The NE-PER Reagents first lyse the cell membrane while maintaining the nuclear compartment thus, recovering the nucleus intact. And then you extract nuclear proteins separately. Nuclear extracts and cytoplasmic protein fractions can be used directly in a variety of downstream applications such as Western blotting, reporter gene assays, enzyme activity assays, and gel shift assays. The kit is convenient for extractions from tissue.
The kit does not support using a protease inhibitor. However, I would recommend using it. You should add the protease inhibitor to CER I and NER from concentrated stocks. To begin with, you may use different volumes of packed cell volumes; you should adjust the substrate volumes carefully. The manual provides a table for this adjustment.
First you obtain the cell pellet, all centrifugation steps must be at 4ºC. After discarding the supernatant carefully, add CER I to the cell pellet. Then vortex the tube vigorously for 15 seconds in order to fully resuspend the cell pellet. Incubate the tube on ice for 10 minutes. The next step is adding ice cold CER II to the mix. Again, vortex the tube for 5 seconds and incubate on ice for one minute. After vortexing for another 5 seconds, centrifuge the tubes for 5 minutes at full speed in a microcentrifuge. Then immediately transfer the supernatant to a clean, pre-chilled tube. This supernatant contains cytoplasmic extract; the pellet contains intact nucleus. Resuspend the pellet in ice-cold NER, then vortex vigorously and put on ice. Continue vortexing for 15 seconds every 10 minutes for a total of 40 minutes, then centrifuge. This time, the supernatant contains nuclear proteins; transfer the supe to a clean tube. As expected, you should store all extracts at -80ºC.
Cytoplasmic and nuclear extracts can be used for many downstream assays. Since your protein may be in present in low concentrations in the cell, I recommend dialyzing the nuclear extract in order to concentrate the nuclear extract. Especially if you encounter problems in downstream assays, you should remove excess salt by dialyzing. The detergent in the reagents, however, is not dialyzable. These detergents will be primarily in the cytoplasmic fractions.
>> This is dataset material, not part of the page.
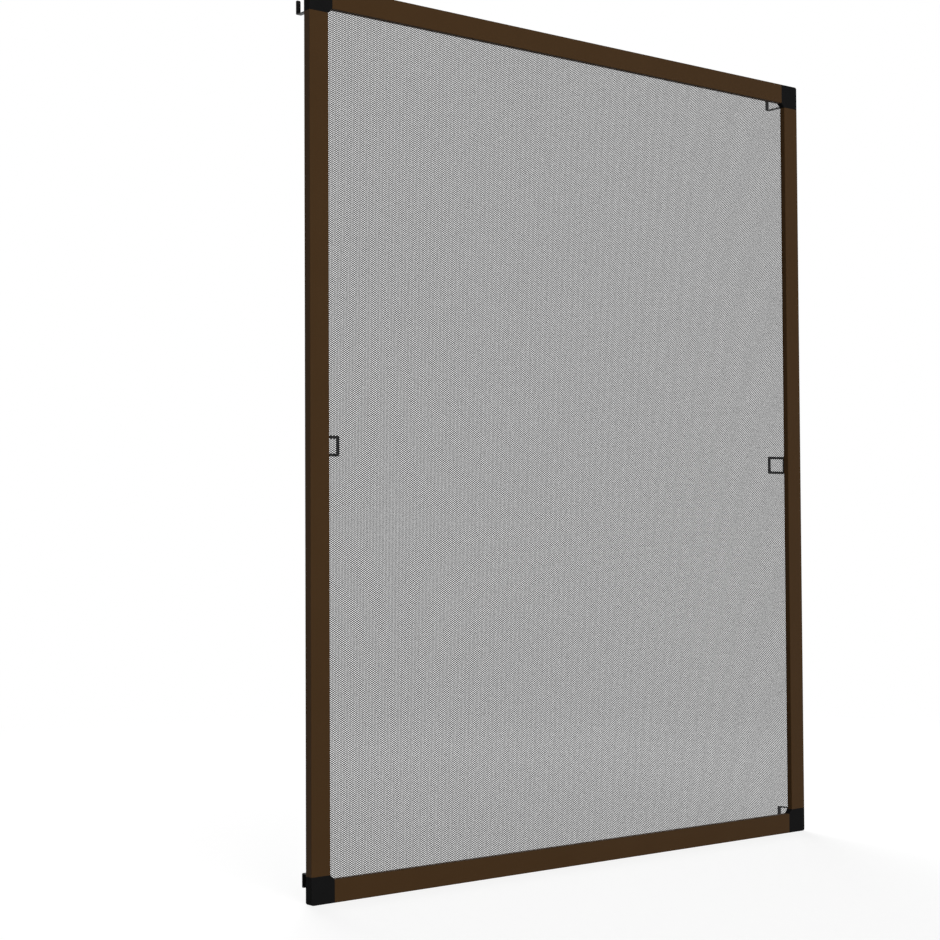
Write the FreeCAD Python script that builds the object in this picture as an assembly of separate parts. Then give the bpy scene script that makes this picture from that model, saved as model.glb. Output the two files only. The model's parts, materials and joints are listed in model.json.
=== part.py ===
import FreeCAD
import Part
import math
import os

from FreeCAD import Vector

# A clip-on insect screen for a window, in millimetres.
# X runs across the width, Y from the outdoor face to the indoor side, Z up.
# The origin is on the back of the bottom rail, at mid width: Y = 0 is the plane that lies on the window.

# Driving sizes of the frame
frame_width = 800.0
frame_height = 1000.0

# The extruded bar, whose section is given from its outer edge inwards and from its front face back
bar_face = 25.0
bar_depth = 11.0
bar_wall = 1.2
lip_thickness = 1.4
lip_height = 8.0
groove_width = 4.6
groove_floor_top = 3.4
groove_floor_wall = 1.0
overhang_reach = 0.8
overhang_thickness = 0.9
groove_rib_height = 0.3
groove_rib_top = 8.0
edge_radius = 0.8
back_edge_radius = 0.5
lip_edge_radius = 0.5

# The moulded corner block and its two legs
block_gusset = 5.5
block_corner_radius = 3.0
block_seam_chamfer = 0.3
leg_length = 34.0
leg_clearance = 0.15
leg_rib_count = 4
leg_rib_height = 0.45
leg_rib_width = 2.6
leg_wall = 1.8
leg_floor = 2.6
leg_tip_chamfer = 1.5

# The bent steel hooks, a long pair at the top and a short pair at the bottom
hook_width = 5.5
hook_thickness = 1.2
hook_centre_from_edge = 13.3
hook_tab_length = 16.5
hook_bend_radius = 1.0
hook_tip_radius = 1.5
top_hook_throat = 29.5
bottom_hook_throat = 21.2
top_shank_setback = 3.8
bottom_shank_setback = 0.1
hook_foot_length = 15.0
hook_foot_cover = 1.35
track_lip = 0.75
track_clearance = 0.15

# The grips that the screen is pulled home with
grip_height = 22.8
grip_bar = 3.2
grip_reach = 23.0
grip_standoff = 2.1
grip_wall_setback = 1.4
grip_corner_radius = 2.6
grip_inner_radius = 1.0
grip_edge_chamfer = 0.5
grip_foot_thickness = 1.5
grip_foot_gap = 0.1
grip_tongue_thickness = 0.8
grip_tongue_depth = 2.4
left_grip_from_bottom = 495.0
right_grip_from_bottom = 488.0

# The cord that wedges the net in its groove
spline_width = 4.1
spline_rib_count = 12
spline_rib_height = 0.22
spline_gap = 0.08

# The net: one wall with open cells, upright threads on its front and level threads on its back
net_wall = 0.3
net_gap = 0.05
net_cells_across = 10
net_cells_up = 12
net_band = 5.0
threads_per_cell = 2
thread_width = 1.0
thread_height = 0.35

# Places that follow from the driving sizes
block_reach = bar_face + block_gusset
top_shank_from_edge = block_reach - top_shank_setback
bottom_shank_from_edge = block_reach - bottom_shank_setback
groove_inner = bar_face - lip_thickness
groove_outer = groove_inner - groove_width
chamber_inner = groove_outer - bar_wall
chamber_back = bar_depth - bar_wall
back_wall_middle = groove_outer / 2
half_width = frame_width / 2
net_front = lip_height
net_back = lip_height + net_wall


def shell_point(across, depth, up):
    """A point given from the frame's outer left edge, front face and bottom edge."""
    return Vector(across - half_width, depth - bar_depth, up - back_wall_middle)


def near(value, target):
    """Whether two measures are the same place."""
    return abs(value - target) < 1e-6


def box(low, high):
    """A block between two corners given in the frame's own left, front and bottom measures."""
    size = [high[i] - low[i] for i in range(3)]
    return Part.makeBox(size[0], size[1], size[2], shell_point(*low))


def mirrored_across(shape):
    """The same piece on the other side of the frame's middle, left to right."""
    return shape.mirror(Vector(0, 0, 0), Vector(1, 0, 0))


def mirrored_up(shape):
    """The same piece at the other end of the frame's height, bottom to top."""
    middle = frame_height / 2 - back_wall_middle
    return shape.mirror(Vector(0, 0, middle), Vector(0, 0, 1))


def rounded_wire(corners, radii, make_point):
    """A closed outline through the corners, with an arc of its own radius at each one."""
    points = [make_point(*corner) for corner in corners]
    count = len(points)
    trims = []
    for i, corner in enumerate(points):
        before = (points[i - 1] - corner).normalize()
        after = (points[(i + 1) % count] - corner).normalize()
        half_turn = before.getAngle(after) / 2
        cut = radii[i] / math.tan(half_turn)
        middle = (before + after).normalize() * (radii[i] / math.sin(half_turn) - radii[i])
        trims.append((corner + before * cut, corner + middle, corner + after * cut))
    edges = []
    for i in range(count):
        arc_start, arc_middle, arc_end = trims[i]
        if radii[i] > 0:
            edges.append(Part.Arc(arc_start, arc_middle, arc_end).toShape())
        next_start = trims[(i + 1) % count][0]
        if (next_start - arc_end).Length > 1e-6:
            edges.append(Part.makeLine(arc_end, next_start))
    return Part.Wire(edges)


def bar_section(make_point):
    """The bar's section: a chamber for the corner legs and a groove that opens to the back."""
    rib_low = groove_rib_top - 2 * groove_rib_height
    outline = [
        (0, 0, edge_radius),
        (0, bar_depth, back_edge_radius),
        (groove_outer + overhang_reach, bar_depth, 0),
        (groove_outer + overhang_reach, bar_depth - overhang_thickness, 0),
        (groove_outer, bar_depth - overhang_thickness, 0),
        (groove_outer, groove_rib_top, 0),
        (groove_outer + groove_rib_height, groove_rib_top - groove_rib_height, 0),
        (groove_outer, rib_low, 0),
        (groove_outer, groove_floor_top, 0),
        (groove_inner, groove_floor_top, 0),
        (groove_inner, lip_height, lip_edge_radius),
        (bar_face, lip_height, lip_edge_radius),
        (bar_face, 0, edge_radius),
    ]
    under_floor = groove_floor_top - groove_floor_wall
    chamber = [
        (bar_wall, bar_wall),
        (bar_wall, chamber_back),
        (chamber_inner, chamber_back),
        (chamber_inner, under_floor),
        (bar_face - lip_thickness, under_floor),
        (bar_face - lip_thickness, bar_wall),
    ]
    outer = rounded_wire([p[:2] for p in outline], [p[2] for p in outline], make_point)
    inner = rounded_wire(chamber, [0] * len(chamber), make_point)
    return Part.Face(outer).cut(Part.Face(inner))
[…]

The procedure is very easy. It is a three-step procedure: Lyse the cell, recover the nucleus intact, extract nuclear proteins. It takes little time, generally less than one and a half hours. We have used this reagent for some cancer cell lines, but we have not yet used it with tissue as starting material. We have performed Western blotting with the extracted proteins and did not encounter any problems regarding protein quality in these experiments. In my opinion, the NE-PER Nuclear and Cytoplasmic Extraction Reagents are valuable for obtaining both cytoplasmic and nuclear proteins from the same set of transfected cells. The yield is compatible for many downstream assays.